In particolare, tra i diritti fondamentali
dell'uomo, la Chiesa cattolica rivendica per ogni essere umano il diritto alla
vita come diritto primario. Lo fa in nome della verità dell'uomo e a
tutela della sua libertà, che non può sussistere se non nel rispetto della vita.
La Chiesa afferma il diritto alla vita di ogni essere umano innocente ed in ogni
momento della sua esistenza. La distinzione che talora viene suggerita in alcuni
documenti internazionali tra “essere umano” e “persona umana”, per poi
riconoscere il diritto alla vita e all'integrità fisica soltanto alla persona
già nata, è una distinzione artificiale senza fondamento né scientifico né
filosofico: ogni essere umano, fin dal suo concepimento e fino alla sua
morte naturale, possiede l'inviolabile diritto alla vita e merita tutto il
rispetto dovuto alla persona umana (cfr
Donum vitae, 1).
7. Carissimi, in conclusione desidero
incoraggiare la vostra riflessione sulla legge morale naturale e sul diritto
naturale, con l'augurio che da questa possa scaturire un nuovo, sorgivo slancio
di instaurazione del vero bene dell'uomo e di un ordine sociale giusto e
pacifico.
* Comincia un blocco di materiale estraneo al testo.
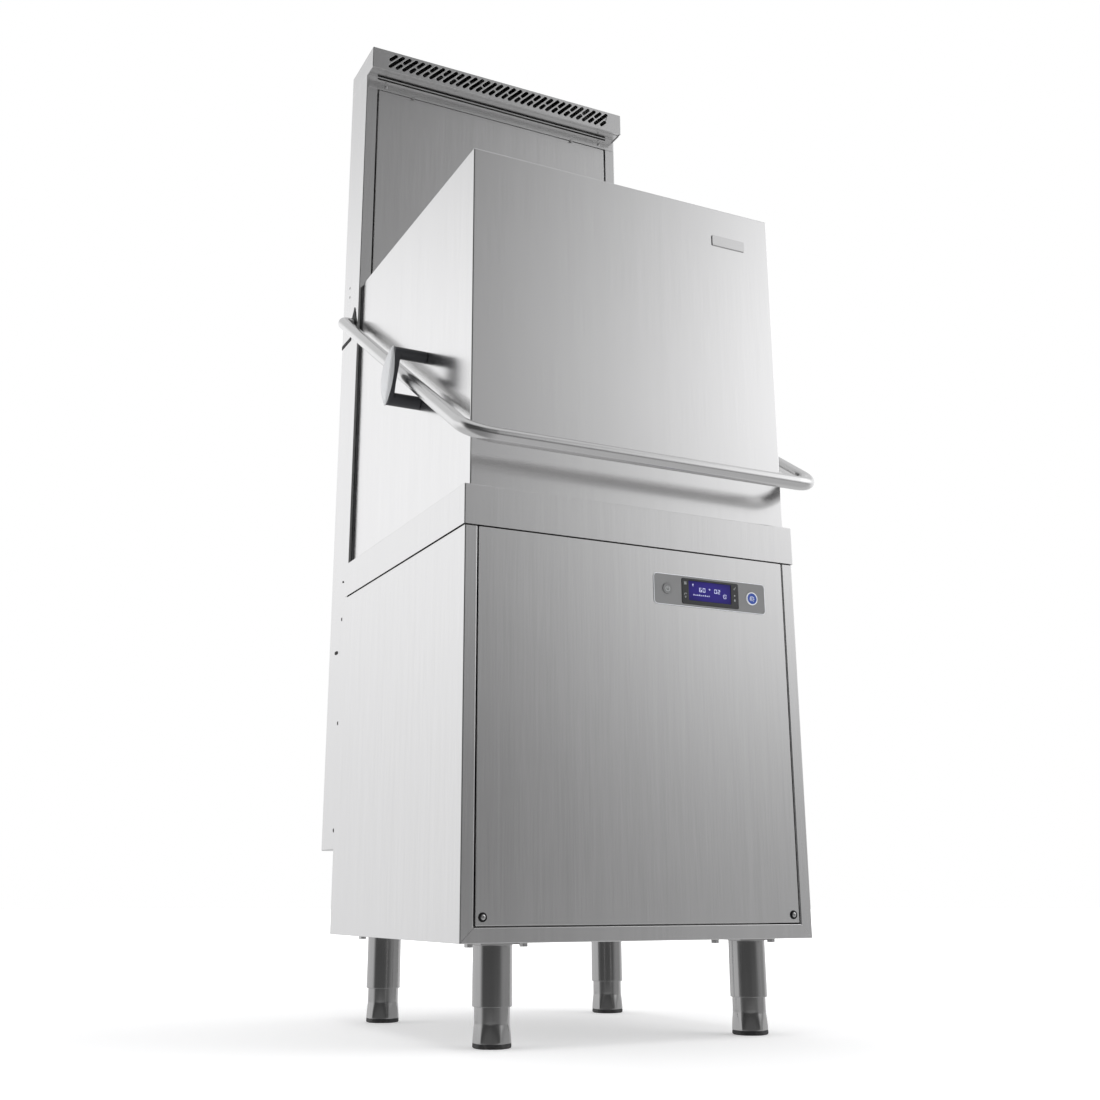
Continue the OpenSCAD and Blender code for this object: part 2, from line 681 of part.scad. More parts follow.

E' sempre ritornando alle radici profonde della dignità umana e del
suo vero bene, è poggiando sul fondamento di ciò che esiste di intramontabile ed
essenziale nell'uomo, che si può avviare un dialogo fecondo con gli uomini di
ogni cultura in vista di una società ispirata ai valori della giustizia e
della fraternità.
Ringraziandovi ancora per la vostra
collaborazione, affido le attività della Pontificia Accademia per la Vita alla
Madre di Gesù, Verbo fatto carne nel suo grembo verginale, perché vi accompagni
nell'impegno che la Chiesa vi ha affidato per la difesa e la promozione del dono
della vita e della dignità di ogni essere umano.
Con questo auspicio imparto a voi ed ai
vostri cari la mia affettuosa Benedizione.